Jika membaca kembali judul "Anak menjadi manja, salah siapa?", dengan mudah menjawab bukan salah siapa-siapa. Mengapa demikian? Karena bisa juga tidak ingin menjadi salah satu tersangka  menjadikan anak berperilaku manja.
Namun, ini menarik saya angkat dalam tulisan saya. Saya mengajak untuk bersikap jujur, siapa yang menjadikan anak manja dan siapa yang bertanggung jawab atas perilaku anak tersebut.
Fenomena anak manja, adalah fenomena masalah. Fenomena yang perlu disadari oleh para orang tua. Tentu bukan hanya sebatas sadar, melainkan mencari solusi bagaimana cara mendidik anak menjadi dewasa.
Jika dilihat dari arti  kata manja dalam Kamus Besar Bahasa Indonesia (KBBI) adalah perilaku yang kurang baik karena selalu diberi hati, tidak pernah ditegur (dimarahi), dan  dituruti semua keinginanya. Dari arti ini sudah jelas bahwa manja adalah perilaku yang kurang baik. Perilaku yang perlu dibina untuk dijadikan lebih baik.
Mari kita lihat gaya asuh yang seperti apa sehingga anak menjadi manja. Apakah ini disadari sungguh oleh orang tua bahwa gaya asuh ini berdampak serius terhadap perilaku anak.
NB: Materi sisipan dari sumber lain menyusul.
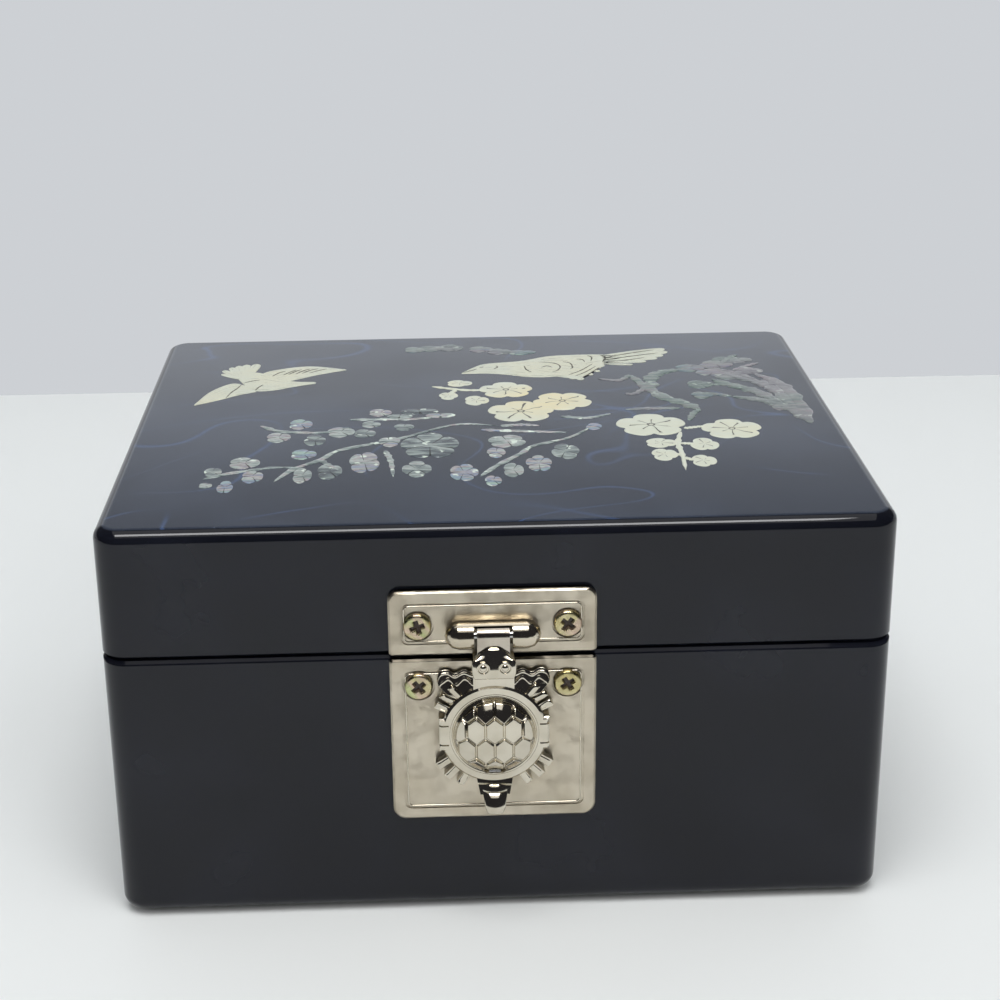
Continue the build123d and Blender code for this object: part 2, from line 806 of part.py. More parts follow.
def plate_corners():
    """Corners of an upright hexagonal plate, shrunk by half a groove."""
    half = (hexagon_pitch - plate_groove_width) / 2
    side = (hexagon_row_pitch - hexagon_slant) / 2
    tall = side + hexagon_slant - plate_groove_width / 2
    return [(0, tall), (half, side), (half, -side), (0, -tall), (-half, -side), (-half, side)]


def raised_plates():
    """All hexagonal plates, cut off where the dome's ring begins."""
    with BuildPart() as plates:
        for x, z in hexagon_centres():
            with BuildSketch(plate_plane(x, z)):
                Polygon(*plate_corners())
            extrude(amount=-2 * plate_groove_depth)
        with BuildSketch(clasp_plane):
            with Locations((0, -shell_drop)):
                Circle(shell_radius - plate_inset)
        extrude(amount=2 * shell_apex, mode=Mode.INTERSECT)
    return plates.part


with BuildPart() as turtle_shell:
    with BuildSketch(clasp_plane.offset(shell_seat)):
        with Locations((0, -shell_drop)):
            Circle(shell_radius - shell_ring_width)
    extrude(amount=shell_apex)
    for x, z in hexagon_centres(1):
        split(bisect_by=plate_plane(x, z).offset(-plate_groove_depth), keep=Keep.BOTTOM)
    with BuildSketch(clasp_plane.offset(shell_seat)):
        with Locations((0, -shell_drop)):
            Circle(shell_radius)
    extrude(amount=rim_front - shell_seat)
    add(raised_plates())
    with BuildSketch(clasp_plane):
        with Locations((0, -shell_drop)):
            RegularPolygon(shell_radius - shell_thickness, shell_cavity_sides)
    extrude(amount=rim_front - shell_thickness, mode=Mode.SUBTRACT)
    with BuildSketch(clasp_plane.offset(shell_seat)):
        with Locations((0, -catch_drop)):
            Rectangle(catch_window_width, catch_window_height)
    extrude(amount=shell_apex, mode=Mode.SUBTRACT)
keep(turtle_shell.part, "turtle_shell")


def eye_rivet(x):
    """A rivet whose stepped round head is one of the turtle's eyes."""
    with BuildPart() as rivet:
        for radius, low, high in (
            (eye_radius, head_front, head_front + eye_rim),
            (eye_ball_radius, head_front + eye_rim, head_front + 2 * eye_rim),
        ):
            with BuildSketch(clasp_plane.offset(low)):
                with Locations((x, eye_height)):
                    Circle(radius)
            extrude(amount=high - low)
        with BuildSketch(clasp_plane.offset(strap_back)):
            with Locations((x, eye_height)):
                RegularPolygon(rivet_radius, hidden_sides)
        extrude(amount=head_front - strap_back)
    return rivet.part


keep(Compound(children=[eye_rivet(-eye_spacing / 2), eye_rivet(eye_spacing / 2)]), "eye_rivets")

# Sprung catch
spring_back = plate_thickness
spring_front = plate_thickness + spring_thickness
spring_top = spring_tail - catch_rivet_drop
spring_bend = -catch_drop + nib_reach - spring_front
half_spring = spring_thickness / 2
with BuildPart() as catch_spring:
    with BuildSketch(side_plane(spring_width)):
        Polygon(
            (spring_back, spring_top),
            (spring_back, spring_bend - half_spring),
            (nib_reach, -catch_drop - half_spring),
            (nib_tip, -catch_drop - half_spring),
            (nib_tip, -catch_drop + half_spring),
            (nib_reach + half_spring, -catch_drop + half_spring),
            (spring_front, spring_bend),
            (spring_front, spring_top),
            align=None,
        )
    extrude(amount=spring_width)
    shoulder = (spring_width - nib_width) / 2
    shoulder_middle = (spring_width + nib_width) / 4
    with BuildSketch(clasp_plane):
        with Locations((-shoulder_middle, -catch_drop), (shoulder_middle, -catch_drop)):
            Rectangle(shoulder, spring_tail)
    extrude(amount=shell_apex, mode=Mode.SUBTRACT)
    with BuildSketch(side_plane(nib_width)):
        with Locations((nib_tip, -catch_drop)):
            Circle(nib_radius)
    extrude(amount=nib_width)
    with BuildSketch(clasp_plane):
        with Locations((0, -catch_rivet_drop)):
            RegularPolygon(rivet_radius, hidden_sides)
    extrude(amount=rim_front, mode=Mode.SUBTRACT)
keep(catch_spring.part, "catch_spring")

with BuildPart() as catch_rivet:
    with BuildSketch(clasp_plane.offset(spring_back)):
        with Locations((0, -catch_rivet_drop)):
            RegularPolygon(rivet_radius, hidden_sides)
    extrude(amount=spring_thickness)
    with BuildSketch(clasp_plane.offset(spring_front)):
        with Locations((0, -catch_rivet_drop)):
            Circle(catch_rivet_radius)
    extrude(amount=catch_rivet_height)
keep(catch_rivet.part, "catch_rivet")


# Inlay of thin shell on the lid: birds, plum blossoms, buds, leaves and branches
def inlay_layer(*sketches):
    """Thin pieces lying on the lid, one solid for each separate outline."""
    with BuildPart() as layer:
        for sketch in sketches:
            extrude(sketch, amount=inlay_thickness, dir=(0, 0, 1))
    return layer.part


def polar_outline(radius, lobes, depth, count, turn=0.0, slim=1.0):
    """Corners round a lobed outline: the radius dips by depth between its lobes."""
    corners = []
    for i in range(count):
        angle = radians(360 * i / count)
        reach = radius * (1 - depth * (1 - abs(cos(lobes * angle / 2))) ** 2)
        x, y = reach * cos(angle), slim * reach * sin(angle)
        lean = radians(turn)
        corners.append((x * cos(lean) - y * sin(lean), x * sin(lean) + y * cos(lean)))
    return corners


def lid_place(x, y):
    """Turns hundredths of the lid into lengths."""
    return x * inlay_unit_x, y * inlay_unit_y


def blossoms(places):
    """Five-petalled blossoms, each given as x, y, radius and turn."""
    with BuildSketch(Plane.XY.offset(box_height)) as outline:
        for x, y, reach, turn in places:
            radius = reach * inlay_unit_x
            with Locations(lid_place(x, y)):
                corners = polar_outline(radius, petal_count, petal_dip, petal_corners * petal_count, turn)
                Polygon(*corners, align=None)
    return outline.sketch


def buds(places):
    """Two-petalled buds, each given as x, y, length and turn."""
    with BuildSketch(Plane.XY.offset(box_height)) as outline:
        for x, y, length, turn in places:
            radius = length * inlay_unit_x / 2
            with Locations(lid_place(x, y)):
                Polygon(*polar_outline(radius, 2, petal_dip, 2 * petal_corners, turn), align=None)
    return outline.sketch


def twigs(paths, width):
    """Branches of even width, kinked at the places that each one passes."""
    with BuildSketch(Plane.XY.offset(box_height)) as outline:
        for path in paths:
            with BuildLine():
                Polyline(*[lid_place(x, y) for x, y in path])
            trace(line_width=width)
    return outline.sketch


flying_bird = (
    (-42.5, 9.1), (-41.8, 15.4), (-39.4, 19.8), (-37.3, 22), (-39.5, 27.7), (-39.1, 30.9),
    (-37.5, 31.9), (-34.6, 33), (-34.1, 28.1), (-32.1, 28.7), (-28.2, 30.5), (-24.1, 30.8),
    (-20.7, 28.2), (-24, 26.4), (-27.9, 23.5), (-31.1, 22.2), (-30.9, 21.4), (-26.6, 21.9),
    (-25.1, 20.5), (-29.9, 18), (-33.3, 16.7), (-35.2, 15.6), (-38.1, 12.5),
)
perching_bird = (
    (-3.3, 24.5), (-1.3, 28.1), (0.8, 30.6), (3.7, 30.9), (6.3, 31.8), (10.5, 34.4), (15.3, 35.1),
    (19.7, 35.1), (22.8, 36.9), (26.6, 38.4), (29.4, 37.4), (29.6, 34.4), (28.3, 33.7),
    (28.2, 32.5), (26.1, 30.7), (23.9, 28.2), (22.2, 27.6), (19.4, 27.8), (18.3, 26.4),
    (18.1, 24.1), (16.9, 22.1), (15, 19.2), (13.9, 19.8), (13.3, 21.9), (11.2, 21.8), (7.5, 21.6),
    (3.6, 23.6), (0.6, 24.6),
)


def bird(corners):
    """A bird cut from one sheet."""
    with BuildSketch(Plane.XY.offset(box_height)) as outline:
        Polygon(*[lid_place(x, y) for x, y in corners], align=None)
    return outline.sketch


ivory_blossom_places = (
    (3.8, 14.1, 3.5, 20), (5, 2.1, 4.8, 90), (11.7, 7.5, 4.1, 50), (22.9, -6.5, 4.9, 90),
    (34, -9.4, 4.3, 20),
)
ivory_bud_places = (
    (-3, 19.2, 3.3, 0), (-4.7, 12.2, 2.7, 20), (-0.7, 9.4, 3, 0), (23.1, -16.2, 3.3, 0),
    (23.7, -21.6, 3, 10), (29.3, -18, 4, -25), (28.5, -24.7, 3.3, 0),
)
ivory_stems = (
    ((-7.3, 17.3), (-4, 15.3), (0.7, 13.7)), ((27.3, -8.6), (26.3, -17.3), (25.3, -29)),
    ((26.3, -14.9), (25, -15.5), (24, -15.7)), ((26.2, -16.1), (27.3, -16.3), (28.7, -16.9)),
    ((25.9, -22), (25, -22.1), (24, -22)), ((25.8, -23.5), (26.7, -24.3), (28, -24.7)),
)
abalone_blossom_places = (
    (-10, -13.7, 5.1, 90), (-20, -21.2, 3.3, 40), (-12.3, -23.9, 3.1, 90), (2.3, -14.5, 3.1, 60),
    (10.3, -18.8, 2.9, 20), (6.7, -25.5, 2.8, 90), (-5.3, -27.5, 2.8, 0),
)
abalone_bud_places = (
    (-29, -1.6, 4, 0), (-31, -8.6, 3.7, 10), (-26.3, -11, 3.7, -20), (-19.7, -7.1, 4, 10),
    (-18, 3.9, 3.7, 0), (-19, -2.7, 3.3, 0), (-27.3, -17.3, 4, 0), (-24.3, -25.1, 3.7, 20),
    (-29, -27.5, 3, 0), (-35.3, -20, 4.3, 0), (-38.7, -24.3, 3, 20), (-34, -28.2, 3.3, 0),
    (-16, -9, 3.3, 30), (-13.3, -4.7, 3.3, 0), (0, -32.9, 2.7, 20), (3.3, -29, 3, 0),
)
abalone_leaf_places = (
    (-8.7, 3.5, 5.3, 5), (-12, 1.2, 4.7, 10), (-5.3, 1.2, 4.7, -5), (-40, -31, 2.3, 30),
    (-36, -33.3, 3.3, 25),
)
abalone_stems = (
    ((-31, -32.2), (-26, -21.2), (-16, -14.1)), ((-40, -28.2), (-33.3, -24.7), (-26, -21.2)),
    ((-38, 0), (-26.7, -7.5), (-16, -13.3)), ((-22.7, 0), (-8, -0.8), (6, -5.1)),
    ((-1.3, -30.6), (4.7, -17.3), (15, -5.9)),
)
pine_trunk = (
    ((46.3, -7.1), (38, 9.4), (22.7, 22.7)), ((30.7, 15.3), (32.3, 6.3), (29.3, -1.6)),
    ((36.7, 11), (39, 18.8), (40, 25.9)),
)
pine_needle_places = (
    (33.3, 25.9, 6, 20), (38, 30.6, 5.3, -20), (28.7, 29.8, 4.7, 10), (41.3, 20.4, 5.3, -50),
    (34.7, 34.5, 4.7, 0), (-12, 40.8, 4.7, 0), (-5.3, 42.4, 4.7, 15), (2.7, 41.6, 4.7, -10),
    (9.3, 42.4, 4, 0),
)


def leaves(places):
    """Slim leaves, each given as x, y, length and turn."""
    with BuildSketch(Plane.XY.offset(box_height)) as outline:
        for x, y, length, turn in places:
            radius = length * inlay_unit_x / 2
            with Locations(lid_place(x, y)):
                Polygon(*polar_outline(radius, 0, 0, leaf_corners, turn, leaf_slimness), align=None)
    return outline.sketch


pearl_birds = inlay_layer(bird(flying_bird), bird(perching_bird))
keep(pearl_birds, "pearl_birds")
pearl_blossoms = inlay_layer(
    blossoms(ivory_blossom_places), buds(ivory_bud_places), twigs(ivory_stems, branch_width)
)
keep(pearl_blossoms - pearl_birds, "pearl_blossoms")
abalone_blossoms = inlay_layer(
    blossoms(abalone_blossom_places), buds(abalone_bud_places), leaves(abalone_leaf_places)
)
abalone_blossoms = abalone_blossoms - pearl_birds - pearl_blossoms
keep(abalone_blossoms, "abalone_blossoms")
abalone_branches = inlay_layer(twigs(abalone_stems, branch_width))
abalone_branches = abalone_branches - pearl_birds - pearl_blossoms - abalone_blossoms
keep(abalone_branches, "abalone_branches")
pine_inlay = inlay_layer(twigs(pine_trunk, 2 * branch_width), leaves(pine_needle_places))
keep(pine_inlay - pearl_birds - pearl_blossoms - abalone_blossoms - abalone_branches, "pine_inlay")

print(len(finished), "nodes")
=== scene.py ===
"""Looks of a lacquered jewellery box with shell inlay and a turtle hasp.

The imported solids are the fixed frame. Lacquered and metal parts are smoothed copies of their solids,
and the inlay, the turtle's domed shell and the velvet padding are surfaces worked out here.
Sizes in the classes are millimetres, unless they are said to be metres; meshes are metres.
"""

import logging
import math
from collections.abc import Callable
from dataclasses import dataclass, field
from enum import Enum
from functools import partial

import bmesh
import bpy
import numpy as np
from mathutils import Matrix, Vector


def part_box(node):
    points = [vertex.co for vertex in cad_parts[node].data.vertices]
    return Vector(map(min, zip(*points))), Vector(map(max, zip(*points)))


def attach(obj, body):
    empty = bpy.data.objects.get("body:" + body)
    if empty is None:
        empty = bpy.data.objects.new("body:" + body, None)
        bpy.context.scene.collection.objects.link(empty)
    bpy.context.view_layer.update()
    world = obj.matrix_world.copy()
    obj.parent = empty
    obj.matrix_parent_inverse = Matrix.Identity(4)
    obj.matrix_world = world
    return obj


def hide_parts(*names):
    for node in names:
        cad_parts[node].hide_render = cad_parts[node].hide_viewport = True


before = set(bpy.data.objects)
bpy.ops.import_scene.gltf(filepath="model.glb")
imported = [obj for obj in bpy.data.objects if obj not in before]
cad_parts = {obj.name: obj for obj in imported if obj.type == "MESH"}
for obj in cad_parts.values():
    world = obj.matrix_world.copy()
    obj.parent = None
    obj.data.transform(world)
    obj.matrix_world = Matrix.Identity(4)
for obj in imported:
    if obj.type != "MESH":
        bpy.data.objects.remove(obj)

log = logging.getLogger("jewellery_box")
MM = 0.001
ASIDE, FRONT, SEAM = -1.35, 63.75, 55.8

Array = np.ndarray
Point = tuple[float, float]
Line = tuple[Point, ...]
Triple = tuple[float, float, float]
Colour = Triple
Disc = tuple[float, float, float, float, float]
Material = bpy.types.Material
Piece = bpy.types.Object


class Body(Enum):
    """The moving bodies that pieces ride on."""

    BASE = "base"
    LID = "lid"
    HASP = "hasp"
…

Tak punya daya di hadapan anakÂ
Kata lainnya adalah orang tua kalah dengan kemauan anak. Sikap ini tercermin saat anak  enggan untuk sekolah (sekarang model PJJ), dengan alasan kurang enak badan dan kasihan orang tua dengan serta merta langsung mengizinkan. Hendaknya, benar-benar ditanya dan beri tantangan untuk ikuti pelajaran dahulu jika tidak kuat bisa izin istirahat. Kalimat terakhir, lebih nampak unsur perjuangannya.
Jika ini sampai terbawa dewasa. Bagaimana dengan masa kuliah dan kerjanya. Sikap mudah menyerah akan lebih dominan. Orang tua akan lebih tak berdaya lagi di hadapan anak. Apalagi jika anak sudah memberi ancaman. Jika tidak dituruti keinginannya akan melakukan tindakan yang membuat orang tua takut dan khawatir.
Bersikap tegas dan berani. Memiliki prinsip yang kuat sehingga anak menjadi bangga dengan wibawa orang tua.